** Problem **
Produce the listing below again, exactly as shown.

** Provided data **

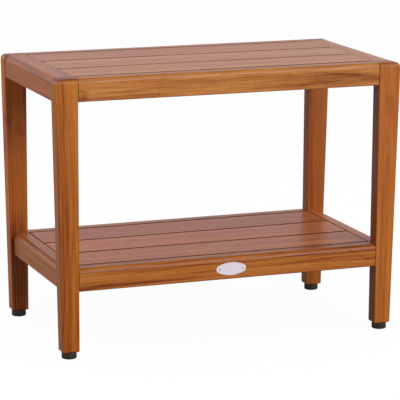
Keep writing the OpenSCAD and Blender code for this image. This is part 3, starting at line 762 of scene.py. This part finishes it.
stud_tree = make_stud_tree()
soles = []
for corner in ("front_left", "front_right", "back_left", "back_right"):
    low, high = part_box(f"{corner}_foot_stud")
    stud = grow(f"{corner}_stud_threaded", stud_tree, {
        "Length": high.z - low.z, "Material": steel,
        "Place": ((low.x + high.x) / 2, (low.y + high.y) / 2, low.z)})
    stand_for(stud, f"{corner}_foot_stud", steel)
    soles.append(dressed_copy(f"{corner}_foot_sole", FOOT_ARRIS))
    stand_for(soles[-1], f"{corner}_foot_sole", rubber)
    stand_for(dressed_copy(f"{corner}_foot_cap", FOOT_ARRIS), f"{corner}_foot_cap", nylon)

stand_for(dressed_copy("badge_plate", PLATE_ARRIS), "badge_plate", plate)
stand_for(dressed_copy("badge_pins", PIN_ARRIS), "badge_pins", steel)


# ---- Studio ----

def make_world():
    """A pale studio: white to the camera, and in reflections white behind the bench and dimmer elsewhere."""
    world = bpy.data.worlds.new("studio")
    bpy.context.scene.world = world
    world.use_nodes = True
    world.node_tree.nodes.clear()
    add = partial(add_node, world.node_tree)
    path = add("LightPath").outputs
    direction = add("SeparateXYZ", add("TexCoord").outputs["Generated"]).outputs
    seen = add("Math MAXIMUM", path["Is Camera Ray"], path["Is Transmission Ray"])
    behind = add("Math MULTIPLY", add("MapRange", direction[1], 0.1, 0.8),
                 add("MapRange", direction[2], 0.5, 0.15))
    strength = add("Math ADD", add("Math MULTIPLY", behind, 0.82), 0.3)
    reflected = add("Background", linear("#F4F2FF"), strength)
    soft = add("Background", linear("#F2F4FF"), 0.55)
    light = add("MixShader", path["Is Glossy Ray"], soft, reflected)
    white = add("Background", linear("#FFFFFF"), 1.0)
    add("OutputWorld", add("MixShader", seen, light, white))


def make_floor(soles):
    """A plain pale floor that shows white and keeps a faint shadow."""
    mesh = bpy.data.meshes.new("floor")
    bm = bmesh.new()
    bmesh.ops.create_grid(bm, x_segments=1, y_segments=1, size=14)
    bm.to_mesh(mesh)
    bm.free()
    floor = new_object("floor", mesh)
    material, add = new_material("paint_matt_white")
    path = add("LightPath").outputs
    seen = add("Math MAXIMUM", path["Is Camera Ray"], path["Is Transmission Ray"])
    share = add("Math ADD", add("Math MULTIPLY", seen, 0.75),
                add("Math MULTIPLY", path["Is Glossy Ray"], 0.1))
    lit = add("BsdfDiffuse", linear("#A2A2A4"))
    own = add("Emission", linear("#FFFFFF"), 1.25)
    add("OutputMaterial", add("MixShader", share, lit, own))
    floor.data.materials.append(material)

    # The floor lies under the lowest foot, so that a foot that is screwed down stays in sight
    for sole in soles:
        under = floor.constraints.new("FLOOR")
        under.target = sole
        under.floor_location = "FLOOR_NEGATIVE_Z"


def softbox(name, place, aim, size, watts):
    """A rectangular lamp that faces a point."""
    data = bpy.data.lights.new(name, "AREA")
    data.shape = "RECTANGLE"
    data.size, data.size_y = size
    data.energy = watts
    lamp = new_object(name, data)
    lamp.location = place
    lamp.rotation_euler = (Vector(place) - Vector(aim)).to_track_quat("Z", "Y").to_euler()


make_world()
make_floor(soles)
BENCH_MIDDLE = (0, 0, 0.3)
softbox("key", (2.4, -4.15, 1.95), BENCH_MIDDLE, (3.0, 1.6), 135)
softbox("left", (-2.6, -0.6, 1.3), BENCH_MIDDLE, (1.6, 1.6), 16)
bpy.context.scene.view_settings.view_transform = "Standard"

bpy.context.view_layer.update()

** Correct answer **
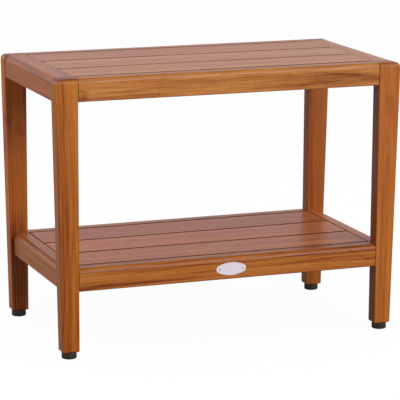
Keep writing the OpenSCAD and Blender code for this image. This is part 3, starting at line 762 of scene.py. This part finishes it.
stud_tree = make_stud_tree()
soles = []
for corner in ("front_left", "front_right", "back_left", "back_right"):
    low, high = part_box(f"{corner}_foot_stud")
    stud = grow(f"{corner}_stud_threaded", stud_tree, {
        "Length": high.z - low.z, "Material": steel,
        "Place": ((low.x + high.x) / 2, (low.y + high.y) / 2, low.z)})
    stand_for(stud, f"{corner}_foot_stud", steel)
    soles.append(dressed_copy(f"{corner}_foot_sole", FOOT_ARRIS))
    stand_for(soles[-1], f"{corner}_foot_sole", rubber)
    stand_for(dressed_copy(f"{corner}_foot_cap", FOOT_ARRIS), f"{corner}_foot_cap", nylon)

stand_for(dressed_copy("badge_plate", PLATE_ARRIS), "badge_plate", plate)
stand_for(dressed_copy("badge_pins", PIN_ARRIS), "badge_pins", steel)


# ---- Studio ----

def make_world():
    """A pale studio: white to the camera, and in reflections white behind the bench and dimmer elsewhere."""
    world = bpy.data.worlds.new("studio")
    bpy.context.scene.world = world
    world.use_nodes = True
    world.node_tree.nodes.clear()
    add = partial(add_node, world.node_tree)
    path = add("LightPath").outputs
    direction = add("SeparateXYZ", add("TexCoord").outputs["Generated"]).outputs
    seen = add("Math MAXIMUM", path["Is Camera Ray"], path["Is Transmission Ray"])
    behind = add("Math MULTIPLY", add("MapRange", direction[1], 0.1, 0.8),
                 add("MapRange", direction[2], 0.5, 0.15))
    strength = add("Math ADD", add("Math MULTIPLY", behind, 0.82), 0.3)
    reflected = add("Background", linear("#F4F2FF"), strength)
    soft = add("Background", linear("#F2F4FF"), 0.55)
    light = add("MixShader", path["Is Glossy Ray"], soft, reflected)
    white = add("Background", linear("#FFFFFF"), 1.0)
    add("OutputWorld", add("MixShader", seen, light, white))


def make_floor(soles):
    """A plain pale floor that shows white and keeps a faint shadow."""
    mesh = bpy.data.meshes.new("floor")
    bm = bmesh.new()
    bmesh.ops.create_grid(bm, x_segments=1, y_segments=1, size=14)
    bm.to_mesh(mesh)
    bm.free()
    floor = new_object("floor", mesh)
    material, add = new_material("paint_matt_white")
    path = add("LightPath").outputs
    seen = add("Math MAXIMUM", path["Is Camera Ray"], path["Is Transmission Ray"])
    share = add("Math ADD", add("Math MULTIPLY", seen, 0.75),
                add("Math MULTIPLY", path["Is Glossy Ray"], 0.1))
    lit = add("BsdfDiffuse", linear("#A2A2A4"))
    own = add("Emission", linear("#FFFFFF"), 1.25)
    add("OutputMaterial", add("MixShader", share, lit, own))
    floor.data.materials.append(material)

    # The floor lies under the lowest foot, so that a foot that is screwed down stays in sight
    for sole in soles:
        under = floor.constraints.new("FLOOR")
        under.target = sole
        under.floor_location = "FLOOR_NEGATIVE_Z"


def softbox(name, place, aim, size, watts):
    """A rectangular lamp that faces a point."""
    data = bpy.data.lights.new(name, "AREA")
    data.shape = "RECTANGLE"
    data.size, data.size_y = size
    data.energy = watts
    lamp = new_object(name, data)
    lamp.location = place
    lamp.rotation_euler = (Vector(place) - Vector(aim)).to_track_quat("Z", "Y").to_euler()


make_world()
make_floor(soles)
BENCH_MIDDLE = (0, 0, 0.3)
softbox("key", (2.4, -4.15, 1.95), BENCH_MIDDLE, (3.0, 1.6), 135)
softbox("left", (-2.6, -0.6, 1.3), BENCH_MIDDLE, (1.6, 1.6), 16)
bpy.context.scene.view_settings.view_transform = "Standard"

bpy.context.view_layer.update()